Stein argued that former BART Police Officer Anthony Pirone “absolutely set the tone” during the incident by using “gratuitous profanity and excessive force.” Mehserle “was reacting to what was going on around him,” Stein said.

Pointing to a racial slur that Pirone can be heard using in videos of the incident, Stein said that the defense wants “you to believe that the defendant never heard that.”

“There are 200 cops in this outfit and the defendant has to pick Pirone to be his big brother,” Stein told the jury.

But Rains said the prosecution was trying to “smear” Mehserle by associating him with Pirone, even displaying a slide at one point with “The People vs. Anthony Pirone” written on it, with Pirone’s name struck through and replaced with “(Johannes Mehserle)” underneath.

Rains said that to say Pirone was Mehserle’s “big brother” was a misrepresentation of testimony, pointing out that Mehserle had testified that he saw BART Police Officers Jon Woffinden and Terry Foreman as his mentors, not Pirone.

Rains called Pirone’s use of the racial slur “shameful conduct,” but claimed that Grant’s friends Carlos Reyes and Jackie Bryson hadn’t heard it either.
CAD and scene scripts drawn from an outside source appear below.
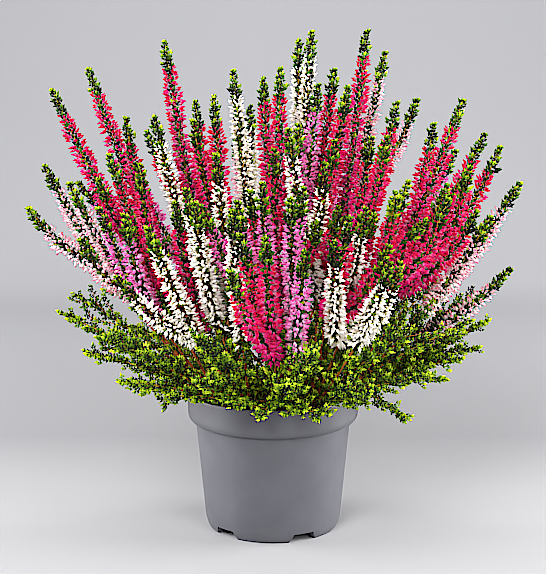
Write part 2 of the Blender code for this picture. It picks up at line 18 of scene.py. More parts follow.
import bmesh
import bpy
import numpy as np
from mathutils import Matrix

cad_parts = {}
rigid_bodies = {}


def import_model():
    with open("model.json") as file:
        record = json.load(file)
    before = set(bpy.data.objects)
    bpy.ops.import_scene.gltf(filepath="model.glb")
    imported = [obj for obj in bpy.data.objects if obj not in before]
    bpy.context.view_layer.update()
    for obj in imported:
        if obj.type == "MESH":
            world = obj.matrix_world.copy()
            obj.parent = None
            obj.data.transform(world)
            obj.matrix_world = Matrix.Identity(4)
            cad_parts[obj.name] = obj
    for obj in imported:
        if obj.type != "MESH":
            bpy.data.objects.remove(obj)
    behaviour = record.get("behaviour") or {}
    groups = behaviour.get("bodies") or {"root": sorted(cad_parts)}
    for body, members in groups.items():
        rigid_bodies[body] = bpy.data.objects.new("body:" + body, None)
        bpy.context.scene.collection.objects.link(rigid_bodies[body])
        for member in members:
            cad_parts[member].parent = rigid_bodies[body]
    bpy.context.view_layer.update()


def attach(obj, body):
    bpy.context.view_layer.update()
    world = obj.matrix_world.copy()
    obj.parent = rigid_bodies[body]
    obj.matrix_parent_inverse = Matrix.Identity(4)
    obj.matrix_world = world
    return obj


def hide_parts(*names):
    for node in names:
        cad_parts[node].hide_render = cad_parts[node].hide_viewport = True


LOG = logging.getLogger("potted_heather")
MM = 0.001
PER_METRE = 1000.0
SEED = 20
SAMPLES = 22
TURN = 2.0 * math.pi
GOLDEN_ANGLE = math.pi * (3.0 - math.sqrt(5.0))

Array = np.ndarray
Rgba = tuple[float, float, float, float]
Span = tuple[float, float]
Stops = tuple[tuple[float, str], ...]
Curve = tuple[tuple[float, ...], tuple[float, ...]]
Recipe = dict[str, tuple[str, dict[str, object], dict[str, str]]]

# The nodes that read the mesh, which a recipe uses without listing them, and settings that recur.
READERS: Recipe = {key: ("Attribute", {"attribute_name": key}, {}) for key in ("along", "age", "tone")}
READERS["place"] = ("TexCoord", {}, {})
IN_PLACE = {"Vector": "place.Object"}
SUM = {"operation": "ADD", "use_clamp": True}


class Colour(Enum):
    """The four flower colours that grow in the pot."""

    CRIMSON = "crimson"
    PINK = "pink"
    WHITE = "white"
    PALE = "pale"


CRIMSON, PINK, WHITE, PALE = Colour

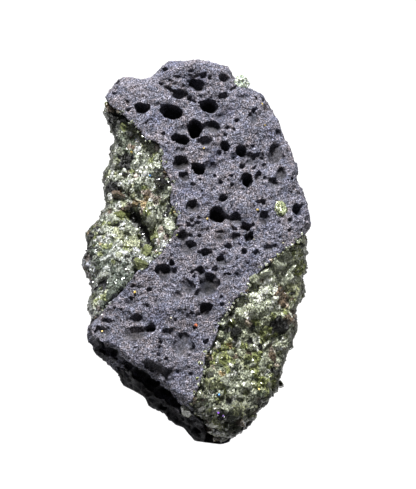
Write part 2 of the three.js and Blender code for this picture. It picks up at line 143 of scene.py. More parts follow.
def border(outline, reach=100 * MM, step=0.5 * MM):
    """Distance from a closed outline, below zero inside it, worked out once on a fine grid."""
    line = np.arange(-reach, reach, step)
    x, y = np.meshgrid(line, line, indexing="ij")
    distance, inside = np.full(x.shape, np.inf), np.zeros(x.shape, bool)
    for (x0, y0), (x1, y1) in zip(outline, np.roll(outline, 1, axis=0)):
        along_x, along_y = x1 - x0, y1 - y0
        share = ((x - x0) * along_x + (y - y0) * along_y) / (along_x**2 + along_y**2)
        share = np.clip(share, 0, 1)
        distance = np.minimum(distance, np.hypot(x - x0 - along_x * share, y - y0 - along_y * share))
        if along_y != 0:
            inside ^= ((y0 > y) != (y1 > y)) & (x < along_x * (y - y0) / along_y + x0)
    signed = np.where(inside, -distance, distance)

    def look_up(a, b):
        i, j = (np.clip((v + reach) / step, 0, len(line) - 1.001) for v in (a, b))
        i0, j0 = i.astype(int), j.astype(int)
        i, j = i - i0, j - j0
        return ((1 - i) * (1 - j) * signed[i0, j0] + i * (1 - j) * signed[i0 + 1, j0]
                + (1 - i) * j * signed[i0, j0 + 1] + i * j * signed[i0 + 1, j0 + 1])

    return look_up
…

In Bryson’s case, Rains said he had never mentioned the racial slur in interviews until evidence of it appeared at the preliminary hearing to determine whether Mehserle should be tried.

The defense will finish presenting its closing argument to the jury tomorrow in Los Angeles, where the case has been moved over concerns whether Mehserle could receive a fair trial in the Bay Area. The prosecution will then present a rebuttal, after which the case will go to the jury.

Also today, a bill to increase BART oversight of its police force passed the California Assembly today 69-0, sending the measure to the governor’s desk.

The bill, which allows BART to create an auditor’s position to investigate complaints of police misconduct and give recommendations for disciplinary action, resulted from outcry over the Grant shooting.